Smart production design choices emphasize the theme of gentrification, a logical next step in the series. The modern finish of Anthony and Brianna's apartment, and their expensive art decor, are a far cry from the graffiti on the dilapidated walls of Cabrini-Green, located just a stone’s throw away. As Anthony begins to rediscover the Candyman tale that he was purposely cut off from, he inadvertently falls into the same cycle as the series’ other protagonists, whose investigations were often from an outsider’s perspective, and were removed from the real violence at the heart of the saga. Abdul-Mateen’s portrayal is no doubt sympathetic — there’s a sense of desperation to Anthony’s search, because it’s as much about discovering a horror story as it is about discovering himself — but he also crafts a character who reeks of a familiar outsider arrogance, since his art is paramount to him, and may even come at the cost of his humanity. At first, the Candyman story and its painful legacy are simply source material for him to exploit.
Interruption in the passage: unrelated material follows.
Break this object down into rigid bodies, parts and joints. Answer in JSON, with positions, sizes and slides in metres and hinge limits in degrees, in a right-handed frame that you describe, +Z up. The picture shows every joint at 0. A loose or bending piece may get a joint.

The film, in key moments, critiques this approach to art and turns the camera on itself, as if to question the purpose of telling stories of Black pain in the first place. DaCosta and Peele are the first Black storytellers to put their stamp on Candyman, and they bring a thoughtfulness to the material which previous entries lacked, both narratively and visually. You only need one hand to count the film’s traditional scares — the jumpy, startling kind, accompanied by jagged sounds — because DaCosta’s approach is far from traditional, turning many of the historic trends of Hollywood horror on their head (some of which date back to The Birth of a Nation from 1915).
DaCosta, rather than only approaching Candyman as an unknown terror waiting to pounce — on vulnerable white women, as in all three prior films — also takes an inside-out approach, and frames the series’ mythos as a distinctly known quantity to many of its Black characters. What they know about the world and its violent power structures scares them far more than what they don’t know. In the new film, horror and bloodshed don’t feel sudden, but rather, they feel inevitable and unstoppable, as has long been the reality in Black communities that are over-policed.
Before long, Anthony’s investigations into the Candyman story begin to consume him — in more ways than one — leading to an unexpected conclusion that feels both satisfying and uniquely bone-chilling. Without erasing what came before it, the film pushes the character and his mythology in a fascinating new direction, which not only has the potential to reestablish him as a fixture of pop culture, but which acts as a vital course correction, reclaiming who gets to tell the story of Blackness in American cinema.